**DATA TO USE:**
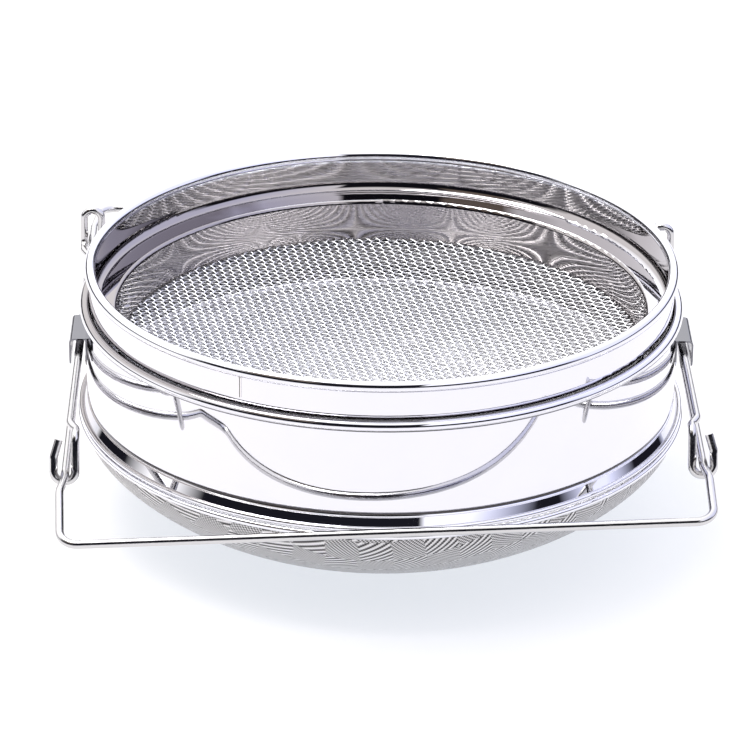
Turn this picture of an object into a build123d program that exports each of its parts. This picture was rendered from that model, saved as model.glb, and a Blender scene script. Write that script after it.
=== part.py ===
from build123d import *
import os
from math import cos, radians, sin

# Double sieve strainer, in millimetres. +Z is up and the origin is the centre of the lower
# dish's base. -Y is the front. The two sieves are coaxial about Z, and the bails slide along Y.

# Sheet metal and the wires rolled into the rims
SHEET = 0.6
ROLL_R = 2.2
ROLL_BORE_R = ROLL_R - SHEET
RIM_WIRE_R = ROLL_BORE_R - 0.05

# Upper sieve
UPPER_WALL_R = 118.1
UPPER_RIM_R = 117.9
UPPER_RIM_Z = 103.0
SHOULDER_Z = 87.6
SHOULDER_BEND_R = 4.8
LEDGE_R = 107.7
LEDGE_Z = 85.9
LEDGE_BEND_R = 1.5
COARSE_EDGE_R = 105.6
COARSE_EDGE_Z = 70.3
COARSE_SAG = 6.0
COARSE_THICK = 1.0
COARSE_HOOP_R = 1.5

# Lower sieve
LOWER_RIM_R = 120.1
LOWER_RIM_Z = 87.4
LOWER_WALL_R = 119.6
GROOVE_TOP_Z = 51.0
GROOVE_LOW_Z = 48.2
GROOVE_DEPTH = 1.0
FLANGE_R = 122.2
FLANGE_Z = 44.6
FLANGE_BEAD_R = 1.1
FINE_HOOP_RING_R = 122.65
FINE_HOOP_Z = 41.8
FINE_HOOP_R = 1.2
FINE_THICK = 0.5
FINE_SLIT_PLAY = 0.24
FINE_TOP_R = 122.2
FINE_FLAT_R = 62.0
FINE_SIDE_HANDLE = 15.4
FINE_BASE_HANDLE = 21.0

# Seam welds of the two bands
UPPER_SEAM_ANGLE = -118.0
LOWER_SEAM_ANGLE = 62.0
SEAM_WIDTH = 1.4
SEAM_PROUD = 0.25

# Hoods that the bails slide through
HOOD_HALF = 12.0
HOOD_TOP_Z = 74.7
HOOD_SHEET = 0.7
HOOD_PLATE_THICK = 0.5
HOOD_FLANGE_X = 125.7
HOOD_FLANGE_LOW_Z = 62.4
HOOD_SHIELD_LOW_Z = 57.6
HOOD_BEND_R = 1.6
HOOD_CORNER_R = 4.5
SPOT_R = 1.2
SPOT_PROUD = 0.15
SPOT_SPACING = 3.0
SPOT_Z = 62.0

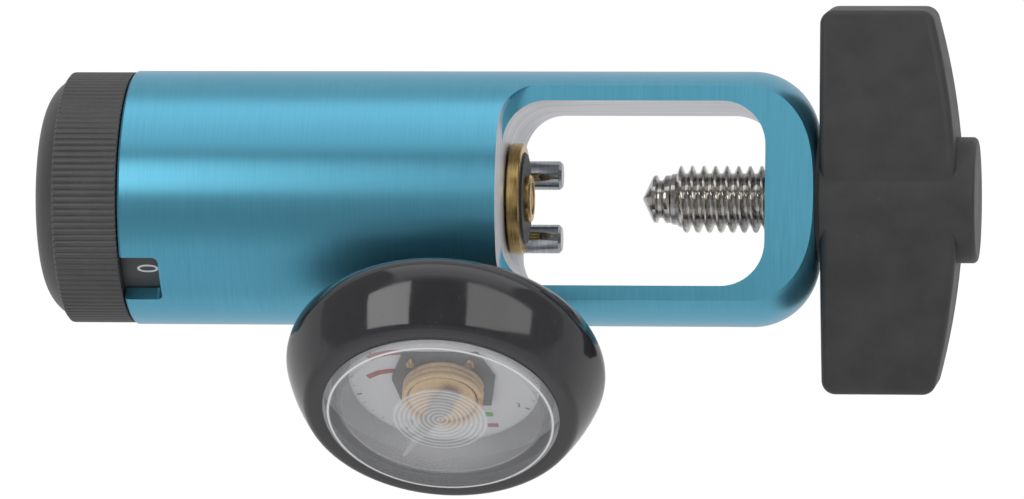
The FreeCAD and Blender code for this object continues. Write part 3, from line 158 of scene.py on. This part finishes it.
def arc(start, end, radius, side, steps=10):
    """Points after start up to end on an arc; side 1 swells to the left of its way."""
    chord = Vector(end) - Vector(start)
    middle = (Vector(start) + Vector(end)) / 2
    left = Vector((-chord.y, chord.x)).normalized()
    centre = middle - left * side * math.sqrt(radius ** 2 - (chord.length / 2) ** 2)
    first = math.atan2(start[1] - centre.y, start[0] - centre.x)
    last = math.atan2(end[1] - centre.y, end[0] - centre.x)
    sweep = (last - first + math.pi) % (2 * math.pi) - math.pi
    return [(centre.x + radius * math.cos(first + sweep * k / steps),
             centre.y + radius * math.sin(first + sweep * k / steps))
            for k in range(1, steps + 1)]


def softened(points, size=0.12, steps=3):
    """Rounds the corners of a closed profile by a small radius."""
    result = []
    count = len(points)
    for index, point in enumerate(points):
        here = Vector(point)
        before = Vector(points[index - 1]) - here
        after = Vector(points[(index + 1) % count]) - here
        if before.length < 1e-6 or after.length < 1e-6:
            continue
        bend = before.angle(after)
        if bend > math.radians(150) or here.y < 0.01:
            result.append(point)
            continue
        reach = min(size, before.length * 0.45, after.length * 0.45)
        first = here + before.normalized() * reach
        last = here + after.normalized() * reach
        for step in range(steps + 1):
            t = step / steps
            mixed = first * (1 - t) ** 2 + here * 2 * t * (1 - t) + last * t ** 2
            result.append((mixed.x, mixed.y))
    return result


# Materials

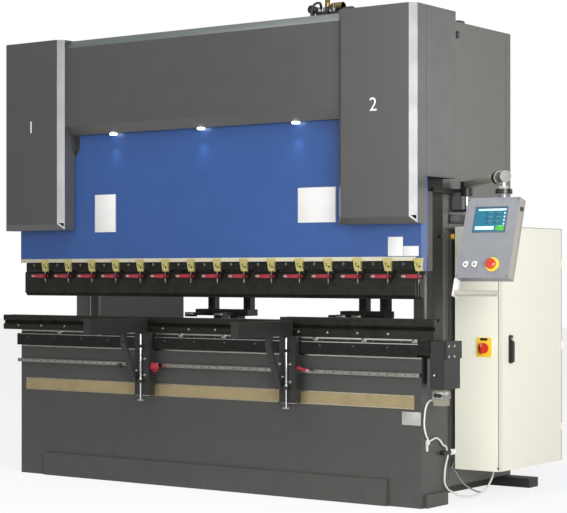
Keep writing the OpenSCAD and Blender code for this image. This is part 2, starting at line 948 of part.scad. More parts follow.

**EXERCISE DETAILS:** Repeat exactly the lines from the first line of the records above through the line containing "FINE_BASE_HANDLE = 21.0", both included, and nothing else.

**RESPONSE TO THE TASK:**
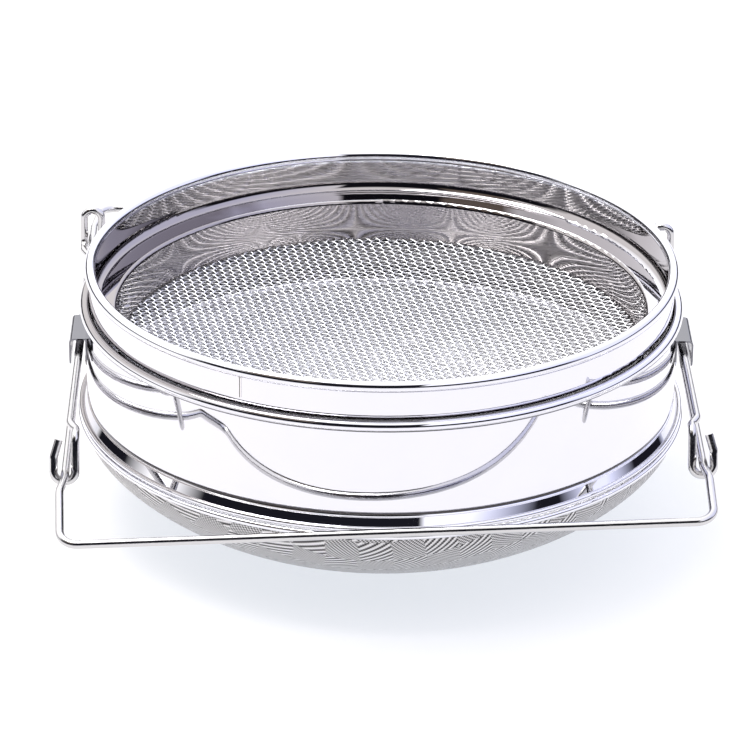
Turn this picture of an object into a build123d program that exports each of its parts. This picture was rendered from that model, saved as model.glb, and a Blender scene script. Write that script after it.
=== part.py ===
from build123d import *
import os
from math import cos, radians, sin

# Double sieve strainer, in millimetres. +Z is up and the origin is the centre of the lower
# dish's base. -Y is the front. The two sieves are coaxial about Z, and the bails slide along Y.

# Sheet metal and the wires rolled into the rims
SHEET = 0.6
ROLL_R = 2.2
ROLL_BORE_R = ROLL_R - SHEET
RIM_WIRE_R = ROLL_BORE_R - 0.05

# Upper sieve
UPPER_WALL_R = 118.1
UPPER_RIM_R = 117.9
UPPER_RIM_Z = 103.0
SHOULDER_Z = 87.6
SHOULDER_BEND_R = 4.8
LEDGE_R = 107.7
LEDGE_Z = 85.9
LEDGE_BEND_R = 1.5
COARSE_EDGE_R = 105.6
COARSE_EDGE_Z = 70.3
COARSE_SAG = 6.0
COARSE_THICK = 1.0
COARSE_HOOP_R = 1.5

# Lower sieve
LOWER_RIM_R = 120.1
LOWER_RIM_Z = 87.4
LOWER_WALL_R = 119.6
GROOVE_TOP_Z = 51.0
GROOVE_LOW_Z = 48.2
GROOVE_DEPTH = 1.0
FLANGE_R = 122.2
FLANGE_Z = 44.6
FLANGE_BEAD_R = 1.1
FINE_HOOP_RING_R = 122.65
FINE_HOOP_Z = 41.8
FINE_HOOP_R = 1.2
FINE_THICK = 0.5
FINE_SLIT_PLAY = 0.24
FINE_TOP_R = 122.2
FINE_FLAT_R = 62.0
FINE_SIDE_HANDLE = 15.4
FINE_BASE_HANDLE = 21.0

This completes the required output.